Aim of the task: Extract the complete listing and repeat it word for word.

Data section:
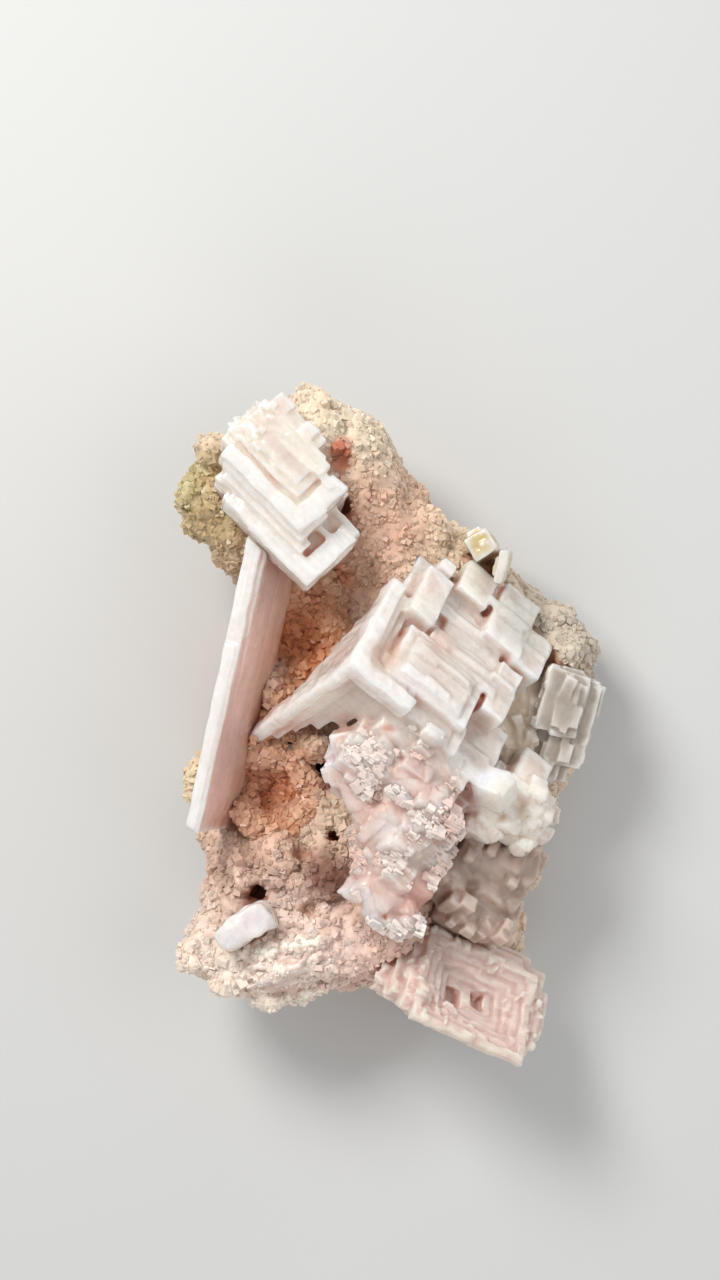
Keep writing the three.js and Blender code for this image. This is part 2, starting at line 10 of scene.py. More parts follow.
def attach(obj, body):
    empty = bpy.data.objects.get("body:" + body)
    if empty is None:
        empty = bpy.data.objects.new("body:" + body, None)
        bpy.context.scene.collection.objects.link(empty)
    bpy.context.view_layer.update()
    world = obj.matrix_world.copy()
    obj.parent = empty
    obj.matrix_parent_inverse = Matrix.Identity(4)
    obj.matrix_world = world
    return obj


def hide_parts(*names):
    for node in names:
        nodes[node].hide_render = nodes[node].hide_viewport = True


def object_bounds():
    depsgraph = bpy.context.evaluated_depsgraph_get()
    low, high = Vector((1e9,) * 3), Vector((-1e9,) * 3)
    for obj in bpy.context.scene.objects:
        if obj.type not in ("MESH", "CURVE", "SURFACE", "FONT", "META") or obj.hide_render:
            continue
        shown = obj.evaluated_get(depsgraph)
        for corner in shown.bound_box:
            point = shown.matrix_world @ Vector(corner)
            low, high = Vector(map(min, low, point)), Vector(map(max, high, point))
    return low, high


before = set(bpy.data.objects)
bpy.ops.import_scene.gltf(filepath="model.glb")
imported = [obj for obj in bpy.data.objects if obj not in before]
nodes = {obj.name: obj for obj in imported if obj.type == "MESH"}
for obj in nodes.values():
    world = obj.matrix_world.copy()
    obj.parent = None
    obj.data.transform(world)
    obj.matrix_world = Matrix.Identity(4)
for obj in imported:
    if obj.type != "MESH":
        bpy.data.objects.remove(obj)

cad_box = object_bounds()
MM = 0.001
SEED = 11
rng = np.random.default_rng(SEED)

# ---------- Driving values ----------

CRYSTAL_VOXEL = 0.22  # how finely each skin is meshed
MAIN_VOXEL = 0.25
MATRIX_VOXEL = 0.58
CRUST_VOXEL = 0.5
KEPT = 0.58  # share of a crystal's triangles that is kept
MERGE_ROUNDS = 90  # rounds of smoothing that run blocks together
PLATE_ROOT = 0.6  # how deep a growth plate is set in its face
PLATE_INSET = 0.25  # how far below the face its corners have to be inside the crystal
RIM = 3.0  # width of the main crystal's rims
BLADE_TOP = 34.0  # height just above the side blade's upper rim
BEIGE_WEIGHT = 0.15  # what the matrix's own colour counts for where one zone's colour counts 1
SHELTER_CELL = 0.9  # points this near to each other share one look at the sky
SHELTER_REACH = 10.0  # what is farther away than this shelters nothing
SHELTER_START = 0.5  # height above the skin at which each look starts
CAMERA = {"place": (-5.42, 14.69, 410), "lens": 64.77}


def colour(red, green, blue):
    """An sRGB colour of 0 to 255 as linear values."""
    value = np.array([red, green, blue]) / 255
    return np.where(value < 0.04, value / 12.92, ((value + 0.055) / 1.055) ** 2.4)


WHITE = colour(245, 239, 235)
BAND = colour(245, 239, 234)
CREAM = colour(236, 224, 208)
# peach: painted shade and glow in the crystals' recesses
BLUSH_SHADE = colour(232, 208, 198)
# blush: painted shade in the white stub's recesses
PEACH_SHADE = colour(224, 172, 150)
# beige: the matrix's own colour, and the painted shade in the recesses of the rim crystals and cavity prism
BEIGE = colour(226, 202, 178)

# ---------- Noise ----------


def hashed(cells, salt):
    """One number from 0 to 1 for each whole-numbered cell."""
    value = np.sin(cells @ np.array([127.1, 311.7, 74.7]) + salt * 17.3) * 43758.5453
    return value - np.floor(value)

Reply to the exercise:
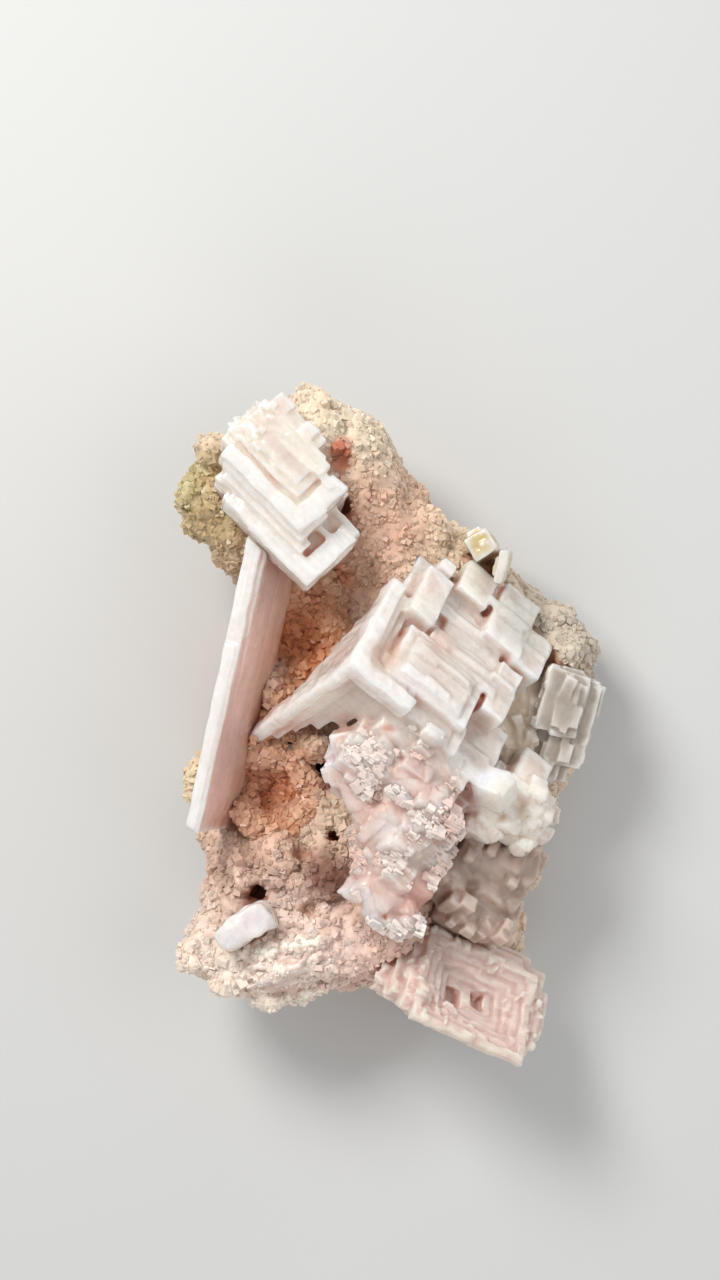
Keep writing the three.js and Blender code for this image. This is part 2, starting at line 10 of scene.py. More parts follow.
def attach(obj, body):
    empty = bpy.data.objects.get("body:" + body)
    if empty is None:
        empty = bpy.data.objects.new("body:" + body, None)
        bpy.context.scene.collection.objects.link(empty)
    bpy.context.view_layer.update()
    world = obj.matrix_world.copy()
    obj.parent = empty
    obj.matrix_parent_inverse = Matrix.Identity(4)
    obj.matrix_world = world
    return obj


def hide_parts(*names):
    for node in names:
        nodes[node].hide_render = nodes[node].hide_viewport = True


def object_bounds():
    depsgraph = bpy.context.evaluated_depsgraph_get()
    low, high = Vector((1e9,) * 3), Vector((-1e9,) * 3)
    for obj in bpy.context.scene.objects:
        if obj.type not in ("MESH", "CURVE", "SURFACE", "FONT", "META") or obj.hide_render:
            continue
        shown = obj.evaluated_get(depsgraph)
        for corner in shown.bound_box:
            point = shown.matrix_world @ Vector(corner)
            low, high = Vector(map(min, low, point)), Vector(map(max, high, point))
    return low, high


before = set(bpy.data.objects)
bpy.ops.import_scene.gltf(filepath="model.glb")
imported = [obj for obj in bpy.data.objects if obj not in before]
nodes = {obj.name: obj for obj in imported if obj.type == "MESH"}
for obj in nodes.values():
    world = obj.matrix_world.copy()
    obj.parent = None
    obj.data.transform(world)
    obj.matrix_world = Matrix.Identity(4)
for obj in imported:
    if obj.type != "MESH":
        bpy.data.objects.remove(obj)

cad_box = object_bounds()
MM = 0.001
SEED = 11
rng = np.random.default_rng(SEED)

# ---------- Driving values ----------

CRYSTAL_VOXEL = 0.22  # how finely each skin is meshed
MAIN_VOXEL = 0.25
MATRIX_VOXEL = 0.58
CRUST_VOXEL = 0.5
KEPT = 0.58  # share of a crystal's triangles that is kept
MERGE_ROUNDS = 90  # rounds of smoothing that run blocks together
PLATE_ROOT = 0.6  # how deep a growth plate is set in its face
PLATE_INSET = 0.25  # how far below the face its corners have to be inside the crystal
RIM = 3.0  # width of the main crystal's rims
BLADE_TOP = 34.0  # height just above the side blade's upper rim
BEIGE_WEIGHT = 0.15  # what the matrix's own colour counts for where one zone's colour counts 1
SHELTER_CELL = 0.9  # points this near to each other share one look at the sky
SHELTER_REACH = 10.0  # what is farther away than this shelters nothing
SHELTER_START = 0.5  # height above the skin at which each look starts
CAMERA = {"place": (-5.42, 14.69, 410), "lens": 64.77}


def colour(red, green, blue):
    """An sRGB colour of 0 to 255 as linear values."""
    value = np.array([red, green, blue]) / 255
    return np.where(value < 0.04, value / 12.92, ((value + 0.055) / 1.055) ** 2.4)


WHITE = colour(245, 239, 235)
BAND = colour(245, 239, 234)
CREAM = colour(236, 224, 208)
# peach: painted shade and glow in the crystals' recesses
BLUSH_SHADE = colour(232, 208, 198)
# blush: painted shade in the white stub's recesses
PEACH_SHADE = colour(224, 172, 150)
# beige: the matrix's own colour, and the painted shade in the recesses of the rim crystals and cavity prism
BEIGE = colour(226, 202, 178)

# ---------- Noise ----------


def hashed(cells, salt):
    """One number from 0 to 1 for each whole-numbered cell."""
    value = np.sin(cells @ np.array([127.1, 311.7, 74.7]) + salt * 17.3) * 43758.5453
    return value - np.floor(value)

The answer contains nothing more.